- _Given instruction_
Identify each line holding the string "that" and copy it.
↓
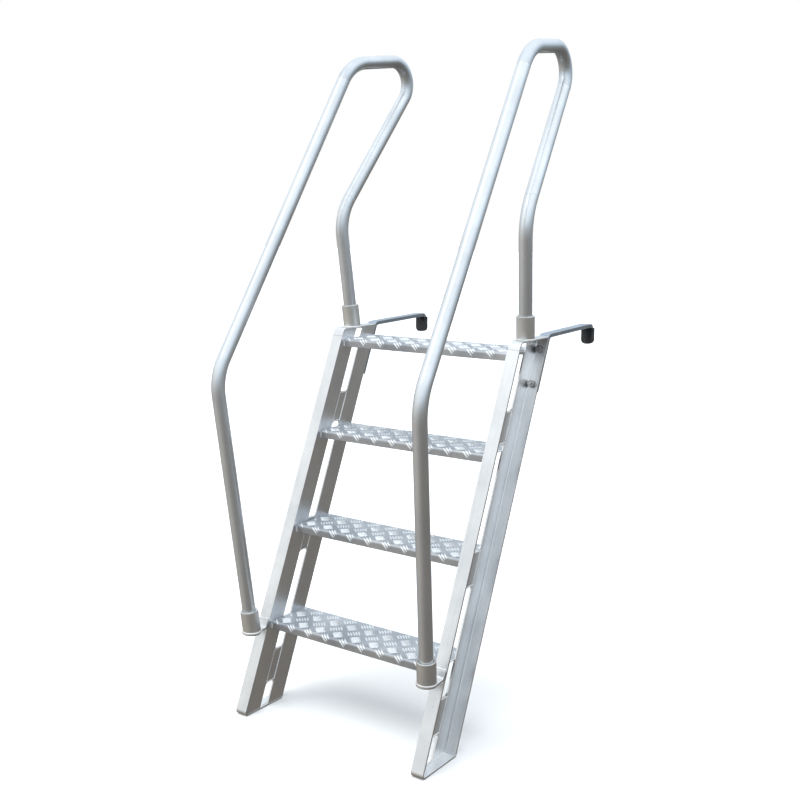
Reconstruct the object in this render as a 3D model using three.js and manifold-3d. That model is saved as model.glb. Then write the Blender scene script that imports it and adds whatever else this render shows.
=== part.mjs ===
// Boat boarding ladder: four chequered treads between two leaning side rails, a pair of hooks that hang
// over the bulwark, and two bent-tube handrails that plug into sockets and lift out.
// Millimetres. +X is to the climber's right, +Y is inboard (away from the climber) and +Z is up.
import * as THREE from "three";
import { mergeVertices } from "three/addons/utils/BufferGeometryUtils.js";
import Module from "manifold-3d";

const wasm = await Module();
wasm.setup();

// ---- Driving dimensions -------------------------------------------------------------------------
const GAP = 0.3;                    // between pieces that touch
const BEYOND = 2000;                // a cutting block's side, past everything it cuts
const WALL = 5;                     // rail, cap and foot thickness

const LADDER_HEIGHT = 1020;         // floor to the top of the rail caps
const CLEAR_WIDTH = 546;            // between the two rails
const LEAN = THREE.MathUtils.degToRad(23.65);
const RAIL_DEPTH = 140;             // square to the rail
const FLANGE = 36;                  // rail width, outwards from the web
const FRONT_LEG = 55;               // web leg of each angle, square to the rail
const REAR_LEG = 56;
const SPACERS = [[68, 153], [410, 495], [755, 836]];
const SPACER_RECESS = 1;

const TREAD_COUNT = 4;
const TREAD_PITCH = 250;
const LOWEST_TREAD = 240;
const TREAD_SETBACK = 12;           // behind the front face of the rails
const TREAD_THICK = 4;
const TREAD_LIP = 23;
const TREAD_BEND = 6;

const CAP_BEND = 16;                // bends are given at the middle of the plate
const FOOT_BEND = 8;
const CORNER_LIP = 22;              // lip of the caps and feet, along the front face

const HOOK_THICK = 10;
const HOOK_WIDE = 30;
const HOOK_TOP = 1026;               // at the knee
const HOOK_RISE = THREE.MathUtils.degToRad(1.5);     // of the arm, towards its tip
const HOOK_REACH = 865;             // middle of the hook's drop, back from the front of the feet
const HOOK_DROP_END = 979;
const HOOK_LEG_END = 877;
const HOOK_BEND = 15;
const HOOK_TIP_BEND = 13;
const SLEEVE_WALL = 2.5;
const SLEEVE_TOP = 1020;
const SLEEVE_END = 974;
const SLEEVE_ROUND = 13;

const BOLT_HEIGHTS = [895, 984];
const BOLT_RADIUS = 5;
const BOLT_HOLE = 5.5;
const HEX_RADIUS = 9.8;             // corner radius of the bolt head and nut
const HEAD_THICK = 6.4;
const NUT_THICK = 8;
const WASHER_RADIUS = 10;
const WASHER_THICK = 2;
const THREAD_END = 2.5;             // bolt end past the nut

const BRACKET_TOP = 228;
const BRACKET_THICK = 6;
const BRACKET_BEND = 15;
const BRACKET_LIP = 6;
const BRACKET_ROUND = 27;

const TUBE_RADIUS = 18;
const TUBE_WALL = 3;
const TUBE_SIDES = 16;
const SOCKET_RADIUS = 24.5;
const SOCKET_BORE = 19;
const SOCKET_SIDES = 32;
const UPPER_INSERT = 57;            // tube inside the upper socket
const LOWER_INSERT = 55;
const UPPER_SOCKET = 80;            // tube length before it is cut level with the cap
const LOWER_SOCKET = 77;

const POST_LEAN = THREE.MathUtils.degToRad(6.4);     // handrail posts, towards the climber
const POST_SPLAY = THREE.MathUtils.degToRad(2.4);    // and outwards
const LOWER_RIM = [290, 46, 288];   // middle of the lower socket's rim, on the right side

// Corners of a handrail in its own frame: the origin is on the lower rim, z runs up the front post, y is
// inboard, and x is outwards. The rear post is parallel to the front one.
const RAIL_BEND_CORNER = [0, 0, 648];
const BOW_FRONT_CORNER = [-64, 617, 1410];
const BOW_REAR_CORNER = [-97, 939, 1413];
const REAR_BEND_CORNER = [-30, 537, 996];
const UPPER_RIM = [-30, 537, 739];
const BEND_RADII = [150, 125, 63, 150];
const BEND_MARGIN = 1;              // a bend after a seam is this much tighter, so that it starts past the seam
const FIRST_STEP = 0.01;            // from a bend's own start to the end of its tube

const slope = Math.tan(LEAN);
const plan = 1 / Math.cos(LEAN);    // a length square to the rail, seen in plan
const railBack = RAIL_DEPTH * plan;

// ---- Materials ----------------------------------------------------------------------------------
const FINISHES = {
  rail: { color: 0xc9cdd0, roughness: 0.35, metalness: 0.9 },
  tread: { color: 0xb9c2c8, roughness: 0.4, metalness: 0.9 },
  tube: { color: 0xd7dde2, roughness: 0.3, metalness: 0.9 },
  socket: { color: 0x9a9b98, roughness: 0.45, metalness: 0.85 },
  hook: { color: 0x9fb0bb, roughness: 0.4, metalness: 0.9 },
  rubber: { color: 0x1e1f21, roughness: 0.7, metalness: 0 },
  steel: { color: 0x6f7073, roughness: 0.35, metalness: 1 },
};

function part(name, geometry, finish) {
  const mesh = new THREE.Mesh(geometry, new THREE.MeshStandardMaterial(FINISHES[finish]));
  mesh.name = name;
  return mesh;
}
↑
- _Full solution_
Reconstruct the object in this render as a 3D model using three.js and manifold-3d. That model is saved as model.glb. Then write the Blender scene script that imports it and adds whatever else this render shows.
// Boat boarding ladder: four chequered treads between two leaning side rails, a pair of hooks that hang
// over the bulwark, and two bent-tube handrails that plug into sockets and lift out.
const GAP = 0.3;                    // between pieces that touch
const BEND_MARGIN = 1;              // a bend after a seam is this much tighter, so that it starts past the seam